To belabor the analogy, the best part, like every breakup—like every real break-up that is, not how break-ups are portrayed on whatever romantic dramedy you happen to be binging on this week—there was this sickening aftertaste to it all. So visceral that while it’s OK to say you’d never want to return, we are all consigned—whether it’s through song or a smell or a place revisited—to remember that pain, and revel in it (enjoy it!) from time to time. And then the memories, an old concert tee found or inserting a track on a work playlist. Just enough of an injection to feel the honey glow of the best days and the pin prick of the band’s demise, was enough.
That’s convenient and great, right? Just whisper a dismissive goodbye to it all in a way that doesn’t matter because you were never part of it. It’s not comparable to a prize fighter who retires in his prime, but more like just something being really good for a few years and then choosing to move on from it before people choose to move on from you. How fucking often does that happen? Murphy and LCD thought never and that’s why they staged a weekend of farewell concerts in Midtown which made grown man wearing animal costumes dramatically tear up. It was inorganic, yes—but the results were similar.
Until they all got back together.
Lush’s reunion announcement (Elastica drummer Justin Welch in Acland’s place) came in January, followed immediately by the struggle to keep myself from spotifying on repeat their sneakily named “Out of Control”—the band’s first single since (Sir) John Major was in office. One could not help admiring their ability to take what sounded like a sixth song on an EP from 1993 and brushing its teeth and slicking down its hair and transporting the rest of us back to the unironic showcasing of middle parts and Doc Martins.
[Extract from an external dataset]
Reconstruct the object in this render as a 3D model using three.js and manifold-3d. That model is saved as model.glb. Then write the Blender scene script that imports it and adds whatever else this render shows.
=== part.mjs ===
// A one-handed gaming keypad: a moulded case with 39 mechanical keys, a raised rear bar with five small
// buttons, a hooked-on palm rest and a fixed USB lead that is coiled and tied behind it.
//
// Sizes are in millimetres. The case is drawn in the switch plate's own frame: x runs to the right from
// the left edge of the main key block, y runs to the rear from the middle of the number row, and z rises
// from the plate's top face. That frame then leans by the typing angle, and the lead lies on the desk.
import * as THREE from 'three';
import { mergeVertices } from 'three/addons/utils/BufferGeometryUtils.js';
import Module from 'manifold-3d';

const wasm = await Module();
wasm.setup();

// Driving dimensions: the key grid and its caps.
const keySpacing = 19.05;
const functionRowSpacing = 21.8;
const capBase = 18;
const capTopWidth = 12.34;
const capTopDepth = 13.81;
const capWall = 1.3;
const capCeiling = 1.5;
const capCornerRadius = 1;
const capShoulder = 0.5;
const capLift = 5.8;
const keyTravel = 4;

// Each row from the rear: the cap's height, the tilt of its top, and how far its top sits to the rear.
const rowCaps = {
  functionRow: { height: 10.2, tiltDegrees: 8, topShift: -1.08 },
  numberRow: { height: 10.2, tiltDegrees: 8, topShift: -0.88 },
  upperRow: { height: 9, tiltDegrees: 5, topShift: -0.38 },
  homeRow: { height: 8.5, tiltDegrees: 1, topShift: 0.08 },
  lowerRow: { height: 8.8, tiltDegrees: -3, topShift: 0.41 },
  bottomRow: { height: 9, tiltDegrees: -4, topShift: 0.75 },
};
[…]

LCD’s fictitious retirement has come to an irreducible end because its frontman isn’t scoring as many Noah Baumbach movies as he was promised. Ambiguities of future concerns seemed never to occur to Murphy’s fans (or foes—if there are any). His music was finite but timeless and so for most—and perhaps most importantly him—there is no comeback because he never went away, nor should he have.
The overarching problem is unless they die at an appropriate age that looks good on a record store poster, you can’t freeze musicians in time. They are humans. Iggy Pop excepted. Just like you definitely can’t pull an audience out of a freezer after a decade or two and expect the same facile and febrile people. I think we spend too much time in adult life creating the narrative of our place in the context of the bands of our formative years. Suspended in a sententious state of expecting to see who they were, ergo, enabling us to feel how we were. Simple math, right? Wanting this often results in getting really super drunk at a fairground grandstand and finding out everything is disappointing: Life, the price of beer, the product on stage, the line of cars on the trip home.
That’s why I shouldn’t go. Ultimately, the Lush and LCD audiences 1.0 now look like a bunch of nebbish dad-bod, flannel-clad, something silk screened on a t-shirt that used to bulge in different corners band of rogue tutors.
The reality is the guise—or maybe the practical applications of these bands—is now that much cooler. Both acts have aged to the top of the lineup card and, at least in Lush’s case, sold out related club shows faster than their surrogates or promoters could posture.
It’s to the point now, where if they are going to play again, I’d rather them play to fresh faces for as long as they can. That guest list doesn’t include clumsy me. Maybe I’ll catch up with them in five years when the analysis of their second act is coming to fruition. I don’t want them to have to look out on me any sooner. The festival kids will move on to something their parents won’t dig so much and that’s when I’ll step in, a reminder of the humiliations of the time of life we currently occupy, not the one we wish the other was still inhabiting.